The dead co-worker had started in the office around the same time I did--about eleven years ago. We saw each other almost every day but never really talked to each other about things outside business. My feelings toward him--like those toward most of the people in our office--were neutral. But I do feel bad for his family and for my co-workers who were close to him.

Anyway, our office rented out a bar to have a memorial for the dead co-worker after work last night. I did not go. Being socially awkward and reserved, I have consistenly avoided outside functions all these years. But, today, I detected a negative vibe from some of my co-workers. I think some are upset that I didn't attend the memorial. I'm not sure why my absence would bother them so much, but I still feel a little bad about not attending ("How come YOU weren't there?"). And I would have felt just as awkward if I HAD gone ("What are YOU doing here?"). So, yeah, fuck me.

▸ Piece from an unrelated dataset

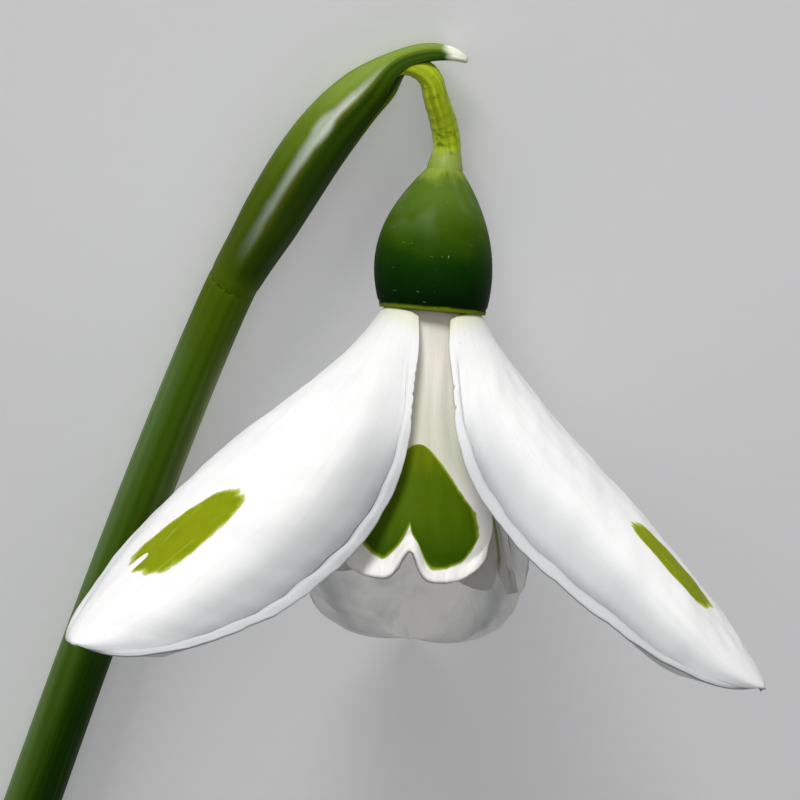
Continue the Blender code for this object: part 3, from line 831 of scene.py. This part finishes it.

These are strange situations. About 300 people work in our building. There are some people there who I intensely adore. But I can't be expected to have a motherfucking rapport with every single goddamn person, can I? Grief can be tribalistic. You become suspect if you don't share the same level of emotion experienced by the others. I've experienced more grief for some who have left our office and are still alive. But, to me, it's like they're dead, because I really enjoyed seeing them every day but have no contact with them now and will probably never see them again. And I will sometimes think of them and wonder whatever became of them. But I guess my quiet affection for these individuals is nothing compared to what everyone feels for our dead co-worker (I won't even go into how some people seem to be competitive with their grief, wanting to be seen as more "struck" and "devastated" than others).

No matter what, I always seem to make the wrong decision. I'm just glad the wrong decisions I make are not as wrong as the others I COULD have made. I resent anyone who feels their emotions give them the right to make a claim on me.

If you think I'm a cold, heartless, selfish bastard--then you should be grateful for the distance between us. I sure am.